## START EXERCISE INPUT

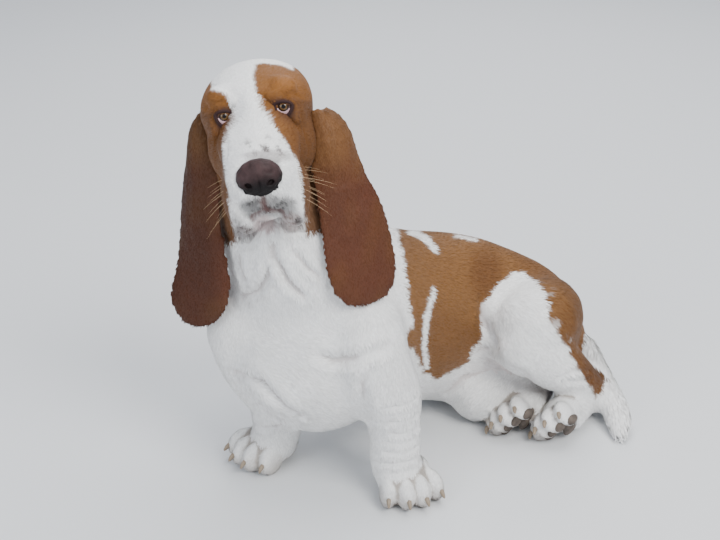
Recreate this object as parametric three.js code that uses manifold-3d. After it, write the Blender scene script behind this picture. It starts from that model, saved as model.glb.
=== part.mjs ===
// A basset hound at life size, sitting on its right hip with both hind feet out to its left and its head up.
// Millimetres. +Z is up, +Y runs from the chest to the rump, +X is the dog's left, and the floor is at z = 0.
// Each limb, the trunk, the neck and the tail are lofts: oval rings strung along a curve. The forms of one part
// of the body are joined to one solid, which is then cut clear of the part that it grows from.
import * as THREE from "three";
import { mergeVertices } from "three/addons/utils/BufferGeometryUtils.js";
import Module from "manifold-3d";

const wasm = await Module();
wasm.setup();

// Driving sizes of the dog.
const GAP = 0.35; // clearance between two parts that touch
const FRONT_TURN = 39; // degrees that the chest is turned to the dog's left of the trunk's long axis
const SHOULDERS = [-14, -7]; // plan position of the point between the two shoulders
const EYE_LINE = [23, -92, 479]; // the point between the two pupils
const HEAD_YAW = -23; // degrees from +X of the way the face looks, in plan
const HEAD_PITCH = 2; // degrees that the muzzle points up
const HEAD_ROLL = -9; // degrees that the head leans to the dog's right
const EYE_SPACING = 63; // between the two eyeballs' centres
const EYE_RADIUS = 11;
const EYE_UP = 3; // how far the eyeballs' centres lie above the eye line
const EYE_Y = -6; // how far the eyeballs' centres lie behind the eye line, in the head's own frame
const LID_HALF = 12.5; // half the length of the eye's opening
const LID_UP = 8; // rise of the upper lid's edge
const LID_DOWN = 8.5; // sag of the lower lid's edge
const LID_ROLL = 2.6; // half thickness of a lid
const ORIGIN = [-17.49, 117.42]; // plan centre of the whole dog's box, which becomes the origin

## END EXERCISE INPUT
## START EXERCISE INPUT

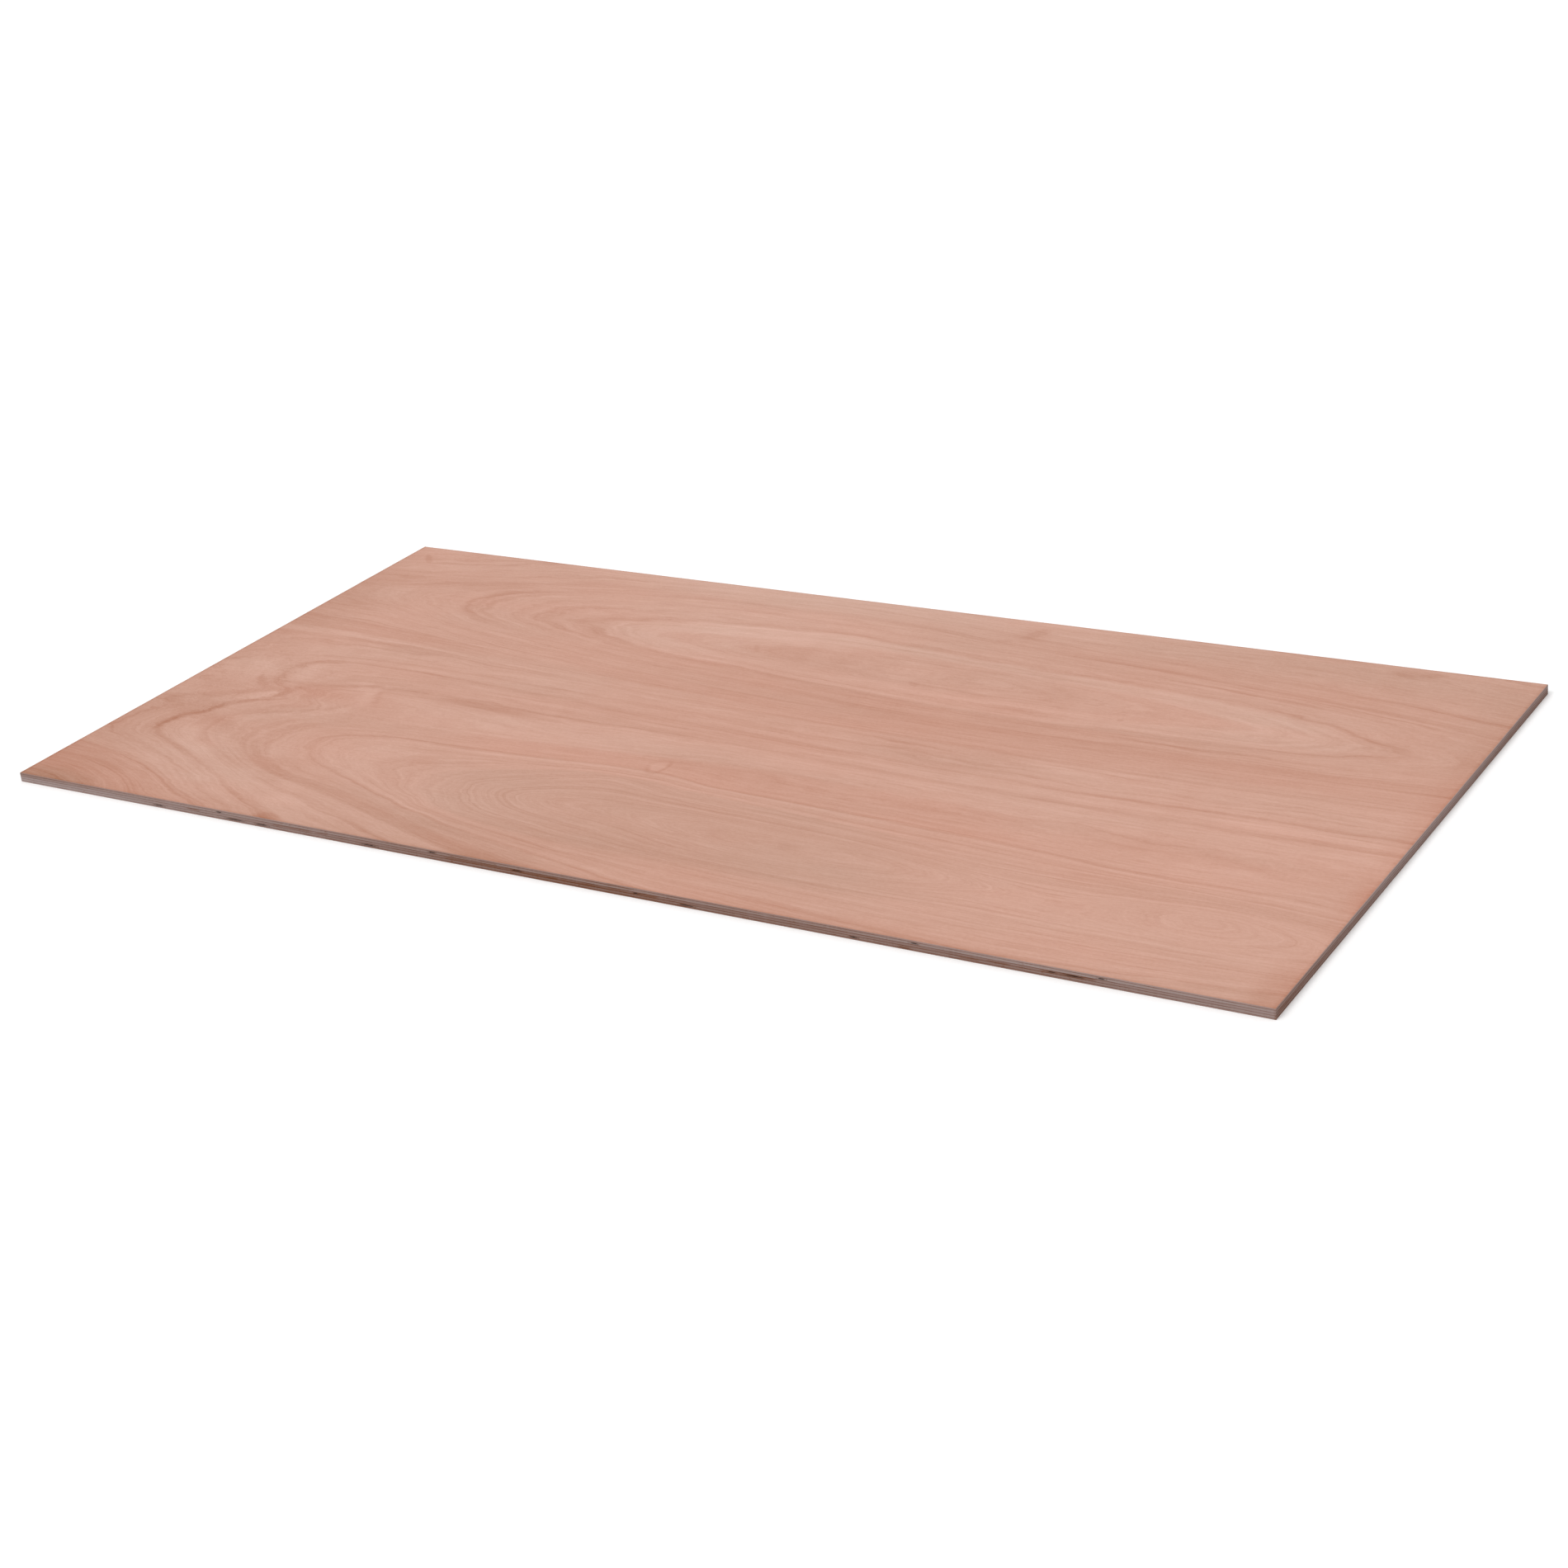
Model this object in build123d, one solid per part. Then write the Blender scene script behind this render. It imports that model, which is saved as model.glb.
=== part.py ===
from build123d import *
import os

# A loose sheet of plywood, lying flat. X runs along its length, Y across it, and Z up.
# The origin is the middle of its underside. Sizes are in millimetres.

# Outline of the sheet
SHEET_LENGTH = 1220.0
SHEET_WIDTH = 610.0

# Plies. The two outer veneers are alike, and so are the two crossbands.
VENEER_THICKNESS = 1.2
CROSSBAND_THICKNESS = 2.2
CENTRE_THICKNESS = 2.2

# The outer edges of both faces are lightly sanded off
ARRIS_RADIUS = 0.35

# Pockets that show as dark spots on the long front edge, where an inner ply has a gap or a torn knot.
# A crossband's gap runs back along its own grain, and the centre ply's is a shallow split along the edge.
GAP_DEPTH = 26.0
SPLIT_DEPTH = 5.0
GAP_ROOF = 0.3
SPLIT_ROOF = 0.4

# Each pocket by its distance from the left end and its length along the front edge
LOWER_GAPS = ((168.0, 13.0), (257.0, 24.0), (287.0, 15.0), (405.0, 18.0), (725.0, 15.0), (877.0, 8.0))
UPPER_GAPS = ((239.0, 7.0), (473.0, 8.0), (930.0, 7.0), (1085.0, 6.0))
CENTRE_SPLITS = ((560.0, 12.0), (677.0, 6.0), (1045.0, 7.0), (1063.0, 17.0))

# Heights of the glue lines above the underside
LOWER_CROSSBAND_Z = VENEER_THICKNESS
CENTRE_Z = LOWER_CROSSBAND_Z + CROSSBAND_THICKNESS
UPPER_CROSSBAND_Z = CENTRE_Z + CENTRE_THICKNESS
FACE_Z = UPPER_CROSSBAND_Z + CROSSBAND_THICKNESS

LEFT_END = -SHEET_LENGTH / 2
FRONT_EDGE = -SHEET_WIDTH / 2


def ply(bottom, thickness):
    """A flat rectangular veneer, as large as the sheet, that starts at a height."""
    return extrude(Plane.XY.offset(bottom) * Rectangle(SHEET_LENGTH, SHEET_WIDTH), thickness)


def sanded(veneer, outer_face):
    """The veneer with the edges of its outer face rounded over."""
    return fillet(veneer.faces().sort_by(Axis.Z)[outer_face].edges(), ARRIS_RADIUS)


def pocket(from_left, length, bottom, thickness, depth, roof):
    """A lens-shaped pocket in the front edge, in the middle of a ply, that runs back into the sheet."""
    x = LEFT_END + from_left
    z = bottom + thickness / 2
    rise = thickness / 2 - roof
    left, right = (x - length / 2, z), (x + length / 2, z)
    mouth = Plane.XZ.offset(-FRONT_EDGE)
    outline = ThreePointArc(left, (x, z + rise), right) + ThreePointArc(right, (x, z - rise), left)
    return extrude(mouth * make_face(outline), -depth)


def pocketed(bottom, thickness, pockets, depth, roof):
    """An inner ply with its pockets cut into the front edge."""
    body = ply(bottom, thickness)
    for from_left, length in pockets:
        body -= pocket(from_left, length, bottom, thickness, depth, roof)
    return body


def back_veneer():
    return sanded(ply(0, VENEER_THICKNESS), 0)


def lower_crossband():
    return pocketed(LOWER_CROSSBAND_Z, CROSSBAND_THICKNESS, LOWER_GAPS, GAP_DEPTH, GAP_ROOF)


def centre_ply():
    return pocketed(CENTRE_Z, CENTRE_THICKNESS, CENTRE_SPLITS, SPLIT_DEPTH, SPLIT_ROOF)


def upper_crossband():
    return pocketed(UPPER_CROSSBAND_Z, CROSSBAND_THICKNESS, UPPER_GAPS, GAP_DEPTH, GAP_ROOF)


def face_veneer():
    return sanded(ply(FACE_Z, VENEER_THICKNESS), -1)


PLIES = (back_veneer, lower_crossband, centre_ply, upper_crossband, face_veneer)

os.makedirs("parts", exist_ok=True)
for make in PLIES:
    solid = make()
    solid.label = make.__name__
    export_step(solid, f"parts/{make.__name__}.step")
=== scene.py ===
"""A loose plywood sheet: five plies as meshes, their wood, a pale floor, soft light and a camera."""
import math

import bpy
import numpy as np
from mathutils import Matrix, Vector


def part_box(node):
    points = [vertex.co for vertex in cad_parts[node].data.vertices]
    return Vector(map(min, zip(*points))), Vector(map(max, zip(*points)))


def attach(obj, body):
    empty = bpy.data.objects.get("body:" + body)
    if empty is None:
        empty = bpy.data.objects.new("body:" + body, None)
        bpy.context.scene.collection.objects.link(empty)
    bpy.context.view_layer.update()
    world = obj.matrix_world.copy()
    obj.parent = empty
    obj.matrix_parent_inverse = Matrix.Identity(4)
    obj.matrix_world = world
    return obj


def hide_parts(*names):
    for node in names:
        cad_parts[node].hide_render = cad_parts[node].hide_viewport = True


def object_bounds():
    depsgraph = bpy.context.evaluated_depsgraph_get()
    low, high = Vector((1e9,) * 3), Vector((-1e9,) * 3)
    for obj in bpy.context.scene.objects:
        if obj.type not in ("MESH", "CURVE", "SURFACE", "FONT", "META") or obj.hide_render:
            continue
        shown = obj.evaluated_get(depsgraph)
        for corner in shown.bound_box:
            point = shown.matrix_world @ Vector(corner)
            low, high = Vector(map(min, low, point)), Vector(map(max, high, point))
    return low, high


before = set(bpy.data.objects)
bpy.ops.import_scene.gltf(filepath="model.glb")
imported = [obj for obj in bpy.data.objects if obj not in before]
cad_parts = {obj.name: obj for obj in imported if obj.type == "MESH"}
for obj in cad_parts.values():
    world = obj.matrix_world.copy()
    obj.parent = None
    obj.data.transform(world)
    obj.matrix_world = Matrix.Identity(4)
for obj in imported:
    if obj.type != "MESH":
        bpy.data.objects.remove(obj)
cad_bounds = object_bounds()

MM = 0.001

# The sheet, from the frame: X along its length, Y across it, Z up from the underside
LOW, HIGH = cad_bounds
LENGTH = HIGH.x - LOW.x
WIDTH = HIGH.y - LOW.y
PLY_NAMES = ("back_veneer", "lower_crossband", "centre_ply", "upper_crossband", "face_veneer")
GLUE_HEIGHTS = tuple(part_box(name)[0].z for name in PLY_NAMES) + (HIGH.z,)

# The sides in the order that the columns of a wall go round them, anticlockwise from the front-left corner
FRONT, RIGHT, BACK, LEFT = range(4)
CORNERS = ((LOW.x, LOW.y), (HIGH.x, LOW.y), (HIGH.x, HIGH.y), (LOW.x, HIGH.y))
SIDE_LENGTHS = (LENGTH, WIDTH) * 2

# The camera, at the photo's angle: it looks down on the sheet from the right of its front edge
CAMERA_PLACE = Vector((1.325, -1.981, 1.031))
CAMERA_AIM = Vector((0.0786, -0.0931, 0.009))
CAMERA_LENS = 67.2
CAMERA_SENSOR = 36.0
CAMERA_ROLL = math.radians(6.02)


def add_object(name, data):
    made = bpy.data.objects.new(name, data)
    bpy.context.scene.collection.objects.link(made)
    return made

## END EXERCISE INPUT

Exact duplication is required for the lines above, from the line that contains "centre_ply, upper_crossband, face_veneer)" to the line that contains "before = set(bpy.data.objects)", inclusive; omit all others.

PLIES = (back_veneer, lower_crossband, centre_ply, upper_crossband, face_veneer)

os.makedirs("parts", exist_ok=True)
for make in PLIES:
    solid = make()
    solid.label = make.__name__
    export_step(solid, f"parts/{make.__name__}.step")
=== scene.py ===
"""A loose plywood sheet: five plies as meshes, their wood, a pale floor, soft light and a camera."""
import math

import bpy
import numpy as np
from mathutils import Matrix, Vector


def part_box(node):
    points = [vertex.co for vertex in cad_parts[node].data.vertices]
    return Vector(map(min, zip(*points))), Vector(map(max, zip(*points)))


def attach(obj, body):
    empty = bpy.data.objects.get("body:" + body)
    if empty is None:
        empty = bpy.data.objects.new("body:" + body, None)
        bpy.context.scene.collection.objects.link(empty)
    bpy.context.view_layer.update()
    world = obj.matrix_world.copy()
    obj.parent = empty
    obj.matrix_parent_inverse = Matrix.Identity(4)
    obj.matrix_world = world
    return obj


def hide_parts(*names):
    for node in names:
        cad_parts[node].hide_render = cad_parts[node].hide_viewport = True


def object_bounds():
    depsgraph = bpy.context.evaluated_depsgraph_get()
    low, high = Vector((1e9,) * 3), Vector((-1e9,) * 3)
    for obj in bpy.context.scene.objects:
        if obj.type not in ("MESH", "CURVE", "SURFACE", "FONT", "META") or obj.hide_render:
            continue
        shown = obj.evaluated_get(depsgraph)
        for corner in shown.bound_box:
            point = shown.matrix_world @ Vector(corner)
            low, high = Vector(map(min, low, point)), Vector(map(max, high, point))
    return low, high


before = set(bpy.data.objects)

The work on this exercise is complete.